## Task directions
In the records below, find each line containing the word "Blender" and copy it.

### Task material ###

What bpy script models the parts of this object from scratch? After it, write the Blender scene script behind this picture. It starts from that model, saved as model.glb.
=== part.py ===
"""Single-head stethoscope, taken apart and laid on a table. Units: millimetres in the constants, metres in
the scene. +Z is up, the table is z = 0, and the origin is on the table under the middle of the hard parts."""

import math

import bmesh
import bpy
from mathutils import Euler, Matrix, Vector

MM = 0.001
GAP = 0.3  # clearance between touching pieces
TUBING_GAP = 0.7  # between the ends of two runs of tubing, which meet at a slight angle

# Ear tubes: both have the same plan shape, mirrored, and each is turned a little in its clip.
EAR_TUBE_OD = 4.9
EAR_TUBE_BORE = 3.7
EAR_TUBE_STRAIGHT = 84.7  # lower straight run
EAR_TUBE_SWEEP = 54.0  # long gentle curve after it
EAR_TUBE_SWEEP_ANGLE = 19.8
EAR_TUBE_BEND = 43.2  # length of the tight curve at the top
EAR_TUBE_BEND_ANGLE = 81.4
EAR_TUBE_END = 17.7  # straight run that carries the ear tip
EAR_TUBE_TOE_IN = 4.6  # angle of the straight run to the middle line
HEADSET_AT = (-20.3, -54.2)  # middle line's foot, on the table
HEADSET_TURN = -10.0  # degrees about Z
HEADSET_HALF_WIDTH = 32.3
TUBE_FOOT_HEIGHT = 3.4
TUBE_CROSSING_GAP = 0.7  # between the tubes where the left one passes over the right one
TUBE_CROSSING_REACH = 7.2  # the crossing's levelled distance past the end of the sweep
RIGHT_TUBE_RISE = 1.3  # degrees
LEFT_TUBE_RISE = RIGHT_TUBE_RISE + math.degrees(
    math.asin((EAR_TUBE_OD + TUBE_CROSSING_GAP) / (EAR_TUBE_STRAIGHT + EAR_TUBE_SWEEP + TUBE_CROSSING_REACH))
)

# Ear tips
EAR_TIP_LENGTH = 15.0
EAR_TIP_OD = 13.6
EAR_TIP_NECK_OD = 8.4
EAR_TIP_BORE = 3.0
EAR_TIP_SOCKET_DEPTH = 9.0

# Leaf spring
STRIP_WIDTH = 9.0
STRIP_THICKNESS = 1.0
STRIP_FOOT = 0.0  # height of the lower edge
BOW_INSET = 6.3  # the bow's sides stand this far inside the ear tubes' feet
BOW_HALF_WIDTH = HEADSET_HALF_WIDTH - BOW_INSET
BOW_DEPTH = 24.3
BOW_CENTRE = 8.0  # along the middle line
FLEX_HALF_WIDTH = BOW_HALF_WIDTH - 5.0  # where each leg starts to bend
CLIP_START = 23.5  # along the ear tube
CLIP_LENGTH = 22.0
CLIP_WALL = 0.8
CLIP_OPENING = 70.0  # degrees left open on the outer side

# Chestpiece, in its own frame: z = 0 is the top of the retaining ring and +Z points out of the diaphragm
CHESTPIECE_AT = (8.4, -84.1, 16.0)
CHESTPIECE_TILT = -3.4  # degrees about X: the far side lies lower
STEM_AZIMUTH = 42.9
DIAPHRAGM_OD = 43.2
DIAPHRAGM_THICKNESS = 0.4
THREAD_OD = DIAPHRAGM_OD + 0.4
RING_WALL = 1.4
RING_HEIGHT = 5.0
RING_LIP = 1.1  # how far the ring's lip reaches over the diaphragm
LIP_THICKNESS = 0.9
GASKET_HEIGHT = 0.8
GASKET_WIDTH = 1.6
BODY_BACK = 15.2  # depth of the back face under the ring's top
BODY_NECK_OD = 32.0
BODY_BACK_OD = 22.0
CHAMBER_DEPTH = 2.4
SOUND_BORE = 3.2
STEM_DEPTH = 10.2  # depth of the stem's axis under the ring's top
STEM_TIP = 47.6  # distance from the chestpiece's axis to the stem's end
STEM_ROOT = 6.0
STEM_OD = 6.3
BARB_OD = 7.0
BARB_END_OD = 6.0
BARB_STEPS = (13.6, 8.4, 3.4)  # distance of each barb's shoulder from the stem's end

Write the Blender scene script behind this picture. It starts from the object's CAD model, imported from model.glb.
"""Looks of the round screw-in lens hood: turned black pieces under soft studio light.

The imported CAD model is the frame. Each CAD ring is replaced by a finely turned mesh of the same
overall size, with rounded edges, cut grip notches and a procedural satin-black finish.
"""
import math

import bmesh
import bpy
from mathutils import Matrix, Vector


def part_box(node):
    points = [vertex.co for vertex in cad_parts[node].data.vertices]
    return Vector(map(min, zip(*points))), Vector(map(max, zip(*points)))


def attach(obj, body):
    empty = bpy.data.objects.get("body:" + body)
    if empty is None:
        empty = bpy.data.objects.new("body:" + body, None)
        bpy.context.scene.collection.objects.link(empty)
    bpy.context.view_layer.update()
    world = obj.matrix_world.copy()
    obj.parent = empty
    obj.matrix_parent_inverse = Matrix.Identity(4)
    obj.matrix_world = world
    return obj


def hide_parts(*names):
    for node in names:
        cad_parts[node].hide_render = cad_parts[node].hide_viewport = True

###

## Result for this task
What bpy script models the parts of this object from scratch? After it, write the Blender scene script behind this picture. It starts from that model, saved as model.glb.
Write the Blender scene script behind this picture. It starts from the object's CAD model, imported from model.glb.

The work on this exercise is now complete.